O senhor não acha que o foro privilegiado, garantido ao Presidente da República, Governadores de Estado e parlamentares federais e estaduais, não incentiva candidaturas de pessoas que só querem o mandato para usá-lo como biombo protetor de seus delitos? Se a Lei é igual para todos, deve haver esse tipo de privilégio? 

A Justiça Eleitoral já conseguiu acabar com as fraudes na votação e na apuração. A vontade do eleitor é respeitada.

Assim, no momento, o mais importante é criar meios de conscientizar e esclarecer o eleitorado sobre o valor do voto, ou seja, a importância da boa escolha, do cuidado na hora de optar por um candidato.

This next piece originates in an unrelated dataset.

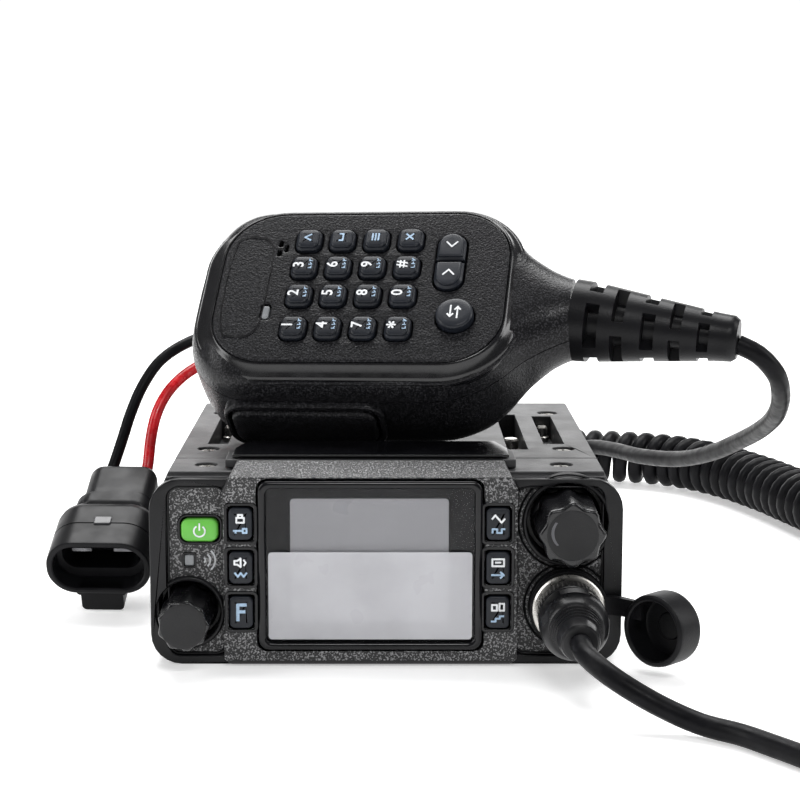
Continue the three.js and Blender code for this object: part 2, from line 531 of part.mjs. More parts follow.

Se conseguirmos que somente cidadãos honestos e bem intencionados componham o Congresso Nacional, a questão relativa ao foro privilegiado perderá relevância, pois este não será mais tido como “biombo protetor de delitos”.

A Justiça Eleitoral, como um todo, está absolutamente consciente de seu papel e chama a atenção dos candidatos e partidos para que não se excedam na propaganda, nem cometam abuso do poder político ou do poder econômico, sobretudo no que diz respeito ao chamado caixa 2, pois combateremos todos esses ilícitos com muito rigor.